10th-Mar-2012 03:52 pm (UTC)
Here via cheetahmaster, this is full of awesome!
26th-Oct-2012 04:44 am (UTC) - THANK YOU, As I wasn't crazy by myself!!
Anonymous
I have been looking for this movie for a very long time!! I remember this movie coming on when I was about 4 or 5 yrs old. I was FASCINATED.. with this movie.. I remember every time there was a SPECIAL movie that came on my mother let us watch it.. But this movie I remember stayed on late, or seemed like it was late..I was memorized and wanted this lil kid to get to where he needed to be. When it was over I thought the stars was dead people and shit still do. after seeing this movie..lol

Over the years I have asked many of people my age as well if they knew of this movie and people were like, ?? They never heard of it..My own sister who was right there WITH me watching with her mouth WIDE open was like Girl you had to be dreaming cause I dont remember that! Nobody did. Several years ago I was looking for it again and NOPE.

I even contacted PBS.. AND NOPE they thought I was CRAZY, I was telling this lady EVERYTHING I could remember about this movie! I told her Big talks about the demon. At that point she was like No I am so sorry but we would NEVER say DEMON to small children EVER.I was like, HOW in the hell can your company NOT have anything on this? or have anyone that would remember this movie. I was like Hmm its gotta be out there.
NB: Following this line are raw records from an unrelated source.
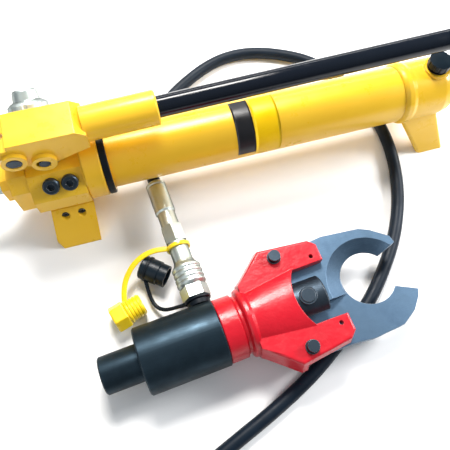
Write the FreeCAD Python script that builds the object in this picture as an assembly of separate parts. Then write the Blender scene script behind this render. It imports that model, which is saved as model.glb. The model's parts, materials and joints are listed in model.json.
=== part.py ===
import FreeCAD, Part
import math
import os

# Split hydraulic cable cutter: a lever hand pump, a hose line with a screw coupler,
# and a cutting head with two pivoting blades.  Millimetres, +Z up.
# Origin: on the floor below the reservoir axis, at the middle of the front foot.
# +X runs along the pump from its outlet end to its filler end.

V = FreeCAD.Vector
X = V(1, 0, 0)
Y = V(0, 1, 0)
Z = V(0, 0, 1)

# ---- hand pump ----
axis_z = 72.5                 # height of the reservoir axis
tube_r = 35.0                 # reservoir outer radius
tube_wall = 3.0
tube_x0 = 60.0                # reservoir tube, front and rear ends
tube_x1 = 440.0
spigot_r = 31.9               # block and end cap reach into the tube with this radius
flange_r = 42.0
label_x0 = 210.0
label_length = 54.0
tie_rod_r = 5.0
suction_z = 52.0              # height of the suction pipe
suction_pipe_r = 5.1
block_x0 = -30.0
block_x1 = 30.0
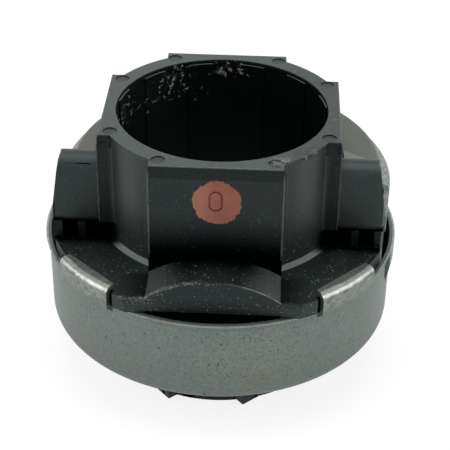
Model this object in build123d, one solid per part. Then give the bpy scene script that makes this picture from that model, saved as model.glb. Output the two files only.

I searched the net and nothing...

So I say THANK YOU for confirming that this MOVIE WAS REAL!

As Im helping my 7 yr old son do a report on Ancient Egypt.. I typed in a google search box Egyptian Bird Symbols and there was a Picture Sahu!! My husband ran down our stairs ( I told him about this movie one night and he was like SURE!!! )as I started screaming "THATS THE LIL FUCKER RIGHT THERE OMG, I KNEW IT OMG I KNEW THIS SHIT WAS REAL!!...HA

So after waking up my kids with my hollering, I called my Mother. Then sister whos on the east coast (Im in california)and screamed in the phone "His name was Sahu!!!"

I thought I would say THANK YOU for confirming I was not NUTS either..LMAO
L.D
26th-Oct-2012 05:20 am (UTC) - Re: THANK YOU, As I wasn't crazy by myself!!
And this, folks, is why I love the Internet.